The earlier landlords reflect these changes in their lease agreement and accounting practices the better.
3. New Structure for Rent Increase Relocation Assistance
Under the amended code, tenants faced with a rent increase of 5% or more may request relocation assistance.
Assistance amounts are now tiered:
- 5%–7.49% increase: 2 months’ rent
- 7.5%–9.99% increase: 2.5 months’ rent
- 10% or more: 3 months’ rent
Important new rule: Tenant repayment
If the tenant requests assistance but ultimately does not move, they must repay the relocation assistance.

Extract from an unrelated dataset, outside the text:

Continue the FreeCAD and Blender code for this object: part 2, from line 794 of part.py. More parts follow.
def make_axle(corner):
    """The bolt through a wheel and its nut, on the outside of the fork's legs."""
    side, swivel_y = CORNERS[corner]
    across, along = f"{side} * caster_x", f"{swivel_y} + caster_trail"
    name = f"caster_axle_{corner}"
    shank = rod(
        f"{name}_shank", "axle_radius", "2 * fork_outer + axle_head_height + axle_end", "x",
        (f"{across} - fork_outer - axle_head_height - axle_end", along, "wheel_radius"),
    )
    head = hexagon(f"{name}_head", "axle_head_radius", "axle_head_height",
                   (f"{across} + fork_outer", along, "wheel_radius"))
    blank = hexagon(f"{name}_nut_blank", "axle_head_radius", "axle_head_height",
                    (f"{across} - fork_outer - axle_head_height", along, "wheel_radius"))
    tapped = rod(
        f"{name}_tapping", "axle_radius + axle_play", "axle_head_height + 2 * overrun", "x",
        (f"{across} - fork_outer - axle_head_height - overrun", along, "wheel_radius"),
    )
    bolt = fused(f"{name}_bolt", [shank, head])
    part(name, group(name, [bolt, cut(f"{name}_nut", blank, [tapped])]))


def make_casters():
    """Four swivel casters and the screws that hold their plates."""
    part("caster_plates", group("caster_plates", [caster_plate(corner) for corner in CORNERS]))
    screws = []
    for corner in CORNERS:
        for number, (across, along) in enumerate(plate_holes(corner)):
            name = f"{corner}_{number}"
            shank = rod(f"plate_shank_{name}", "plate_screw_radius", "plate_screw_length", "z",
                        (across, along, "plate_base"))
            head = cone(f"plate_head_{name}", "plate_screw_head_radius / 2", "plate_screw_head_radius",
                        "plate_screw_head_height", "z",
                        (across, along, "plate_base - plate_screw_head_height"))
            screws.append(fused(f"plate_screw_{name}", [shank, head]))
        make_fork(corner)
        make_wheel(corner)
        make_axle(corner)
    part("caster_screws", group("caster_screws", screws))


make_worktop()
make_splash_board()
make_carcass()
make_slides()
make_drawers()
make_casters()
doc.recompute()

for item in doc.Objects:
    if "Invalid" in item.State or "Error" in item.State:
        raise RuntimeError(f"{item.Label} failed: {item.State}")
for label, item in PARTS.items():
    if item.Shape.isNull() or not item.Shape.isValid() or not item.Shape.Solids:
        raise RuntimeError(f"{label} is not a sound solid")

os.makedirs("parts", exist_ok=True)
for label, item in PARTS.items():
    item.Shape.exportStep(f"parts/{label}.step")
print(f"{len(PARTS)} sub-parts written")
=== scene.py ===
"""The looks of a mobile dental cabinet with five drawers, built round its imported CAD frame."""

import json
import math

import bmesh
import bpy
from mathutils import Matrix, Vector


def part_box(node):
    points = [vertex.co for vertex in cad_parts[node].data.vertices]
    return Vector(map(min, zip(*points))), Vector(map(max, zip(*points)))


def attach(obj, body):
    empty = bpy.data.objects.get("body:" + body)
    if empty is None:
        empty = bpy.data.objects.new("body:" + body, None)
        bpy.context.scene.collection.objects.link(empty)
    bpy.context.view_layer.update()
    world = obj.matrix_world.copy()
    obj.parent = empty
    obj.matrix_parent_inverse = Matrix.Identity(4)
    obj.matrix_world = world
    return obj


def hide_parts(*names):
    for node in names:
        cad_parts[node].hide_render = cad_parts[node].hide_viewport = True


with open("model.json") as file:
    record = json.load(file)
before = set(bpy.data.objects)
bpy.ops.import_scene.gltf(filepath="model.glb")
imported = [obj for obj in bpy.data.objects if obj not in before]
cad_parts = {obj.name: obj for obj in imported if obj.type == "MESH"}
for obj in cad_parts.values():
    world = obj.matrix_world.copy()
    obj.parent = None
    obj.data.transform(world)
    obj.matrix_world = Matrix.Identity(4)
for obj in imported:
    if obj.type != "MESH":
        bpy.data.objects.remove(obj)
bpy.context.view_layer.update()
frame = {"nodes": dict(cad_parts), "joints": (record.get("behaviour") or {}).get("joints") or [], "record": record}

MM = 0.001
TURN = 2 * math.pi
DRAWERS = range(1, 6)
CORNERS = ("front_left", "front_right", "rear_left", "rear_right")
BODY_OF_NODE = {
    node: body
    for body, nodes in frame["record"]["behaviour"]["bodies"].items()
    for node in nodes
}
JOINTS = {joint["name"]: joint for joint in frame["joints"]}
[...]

This prevents misuse while preserving tenant protections for those who genuinely need to relocate.
Exemptions:
Landlords do not owe relocation assistance if:
- They own four or fewer units in Tacoma and live on-site (SFH + ADU configuration),
- The tenant has lived in the unit less than six months, or
- The landlord is temporarily renting their primary residence during active-duty service.
For investors and small landlords, these exemptions can materially affect risk exposure.
4. Changes to the Cold-Weather Eviction Defense
Tacoma tightened and narrowed this defense:
New dates:
Cold-weather eviction protections now apply November 15 through March 15 (previously Nov 1 – Apr 1).
New eligibility conditions:
The defense applies only if:
- The household income is at or below 120% AMI, and
- The landlord owns more than four rental units in Tacoma.
Implications:
- Landlords with four or fewer Tacoma units are no longer subject to the cold-weather defense.
- Medium and large landlords must continue factoring this window into their compliance timeline.
- Service of a notice is not prohibited, but enforcement is limited within this period.
5. School-Year Eviction Defense Preserved, but Exceptions Expanded
The school-year moratorium still protects households with:
- A child or student,
- A guardian or custodian, or
- An educator.
However, new exceptions now apply, including:
- Waste, nuisance, or illegal activity
- Owner move-in
- Sale of the home
- Uninhabitable or condemned dwellings
- Sexual harassment by tenant
- New owner-occupant exception for SFH/ADU properties
If the landlord lives on the lot, whether in the main home or the ADU, the school-year and cold-weather defenses do not apply.
This is a major shift for small owner-occupants who have been effectively locked out of the eviction process during the academic calendar.
6. Exemptions for Affordable Housing Providers
A new section in the code exempts:
- The Tacoma Housing Authority, and
- Certain nonprofit owners of deed-restricted affordable housing
These exemptions apply 30 days after written notice is provided to tenants and must be disclosed in all rental agreements entered after January 1, 2026.
For a nonprofit or deed-restricted provider, this exemption does not apply.
7. Updated Penalties and Hardship Considerations
Landlords who violate the LFCI face:
- Penalties ranging from $500 up to five times monthly rent,
- Automatic treble relocation assistance damages for failure to pay required relocation assistance,
- Possible injunctive orders, attorney’s fees, and tenant damages.
However, the ordinance now allows landlords to seek exemptions based on undue and significant economic hardship, with detailed criteria, including unpaid rent, carrying costs, owner illness, accidents, job loss, or family circumstances.
For many small landlords, the hardship provision may become a crucial tool.
Is This a Win for Landlords?
The ordinance strikes a middle position:
- Small landlords benefit from meaningful carve-outs; especially the cold-weather exemption and owner-occupant protections.
- Larger landlords face expanded compliance requirements and narrower enforcement windows.
- All landlords must update their lease agreements, notice forms, and compliance processes before January 1, 2026.
Whether this ultimately becomes a “gift” depends on your portfolio size, your tenant population, and how proactively you adapt to the new code.
Legal Information Disclaimer
This article provides general information only and does not constitute legal advice. No attorney-client relationship is formed by reading this material. For guidance regarding your specific situation, consult qualified legal counsel.